DEV Community

Cover image for Evidence Expansion, Presigned URL Discovery, and Operational Surprises — FSx for ONTAP S3 Access Points, Phase 14

Evidence Expansion, Presigned URL Discovery, and Operational Surprises — FSx for ONTAP S3 Access Points, Phase 14

TL;DR

Phase 14 shifts from building patterns to hardening the evidence base. After publishing Phase 13's field-ready reference architecture, I focused on post-publication refinement: Partner/SI delivery assets, benchmark methodology standardization, S3 AP compatibility clarification (Presigned URLs work despite documentation), and an unexpected operational discovery — S3 Access Points become unavailable during FSx throughput capacity changes.

Repository: github.com/Yoshiki0705/FSx-for-ONTAP-S3AccessPoints-Serverless-Patterns


Why Phase 14?

Phase 13 delivered the field-ready baseline.
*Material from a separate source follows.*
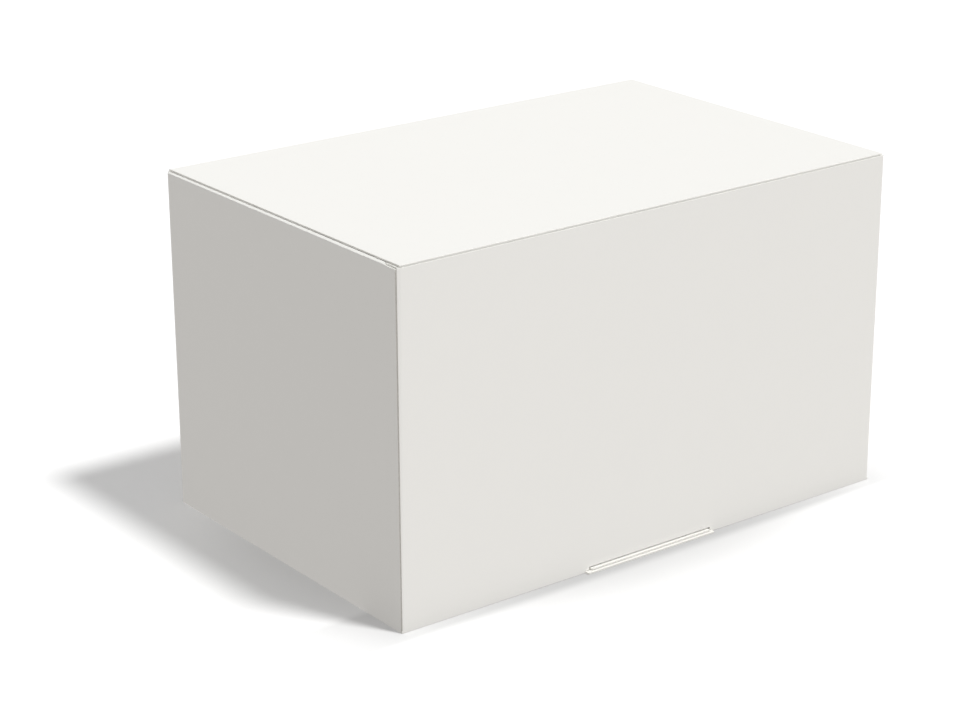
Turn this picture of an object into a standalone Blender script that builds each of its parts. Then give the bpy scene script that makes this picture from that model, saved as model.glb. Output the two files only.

Phase 14 answers the question: "Now that the patterns exist, how do we make them easier to evaluate, adopt, and operate?"

The work falls into four categories:

  1. Partner/SI delivery acceleration — one-pager, improved PoC templates, FC1-FC6 conversation starters
  2. Benchmark methodology — standardized run IDs, hypothesis-driven testing, Range GET plans
  3. Compatibility clarification — Presigned URL behavior confirmed with AWS Support
  4. Operational discovery — S3 AP unavailability during throughput capacity changes

1. Partner/SI One-Pager: What / When / How / Where

Partners and SIs told us the existing 7-step delivery checklist was comprehensive but too long for a first conversation. Phase 14 adds a single-page overview that answers four questions:

Section Content
What 28 UCs + 6 FC patterns, CloudFormation templates, 4-level maturity model
When Customer has FSx for ONTAP + needs serverless file processing + permission-aware access
How Identify UC → Deploy template → Measure baseline → Evaluate Go/No-Go
Where Links to Success Metrics, Governance, Production Readiness, Benchmarks

Available in both Japanese and English.

FC1-FC6 Recommended First Questions

Each FlexCache/FlexClone pattern now has a recommended first conversation question — the question a Partner/SI should ask to determine if the pattern is relevant:

Pattern First Question
FC1 (Anycast/DR) "What is your current read latency from remote sites, and what target would justify a caching layer?"
FC2 (Render) "How many concurrent render jobs share the same source data, and what is the job lifecycle?"
FC3 (RAG) "Which file shares contain the knowledge base, and do access permissions need to be preserved in RAG results?"
FC4 (CAE) "What is the typical solver output size and how quickly must results be available for post-processing?"
FC5 (Life Sciences) "How do you currently share research datasets between teams while maintaining data governance?"
FC6 (Gaming) "What is your current build pipeline duration and which asset validation steps are bottlenecks?"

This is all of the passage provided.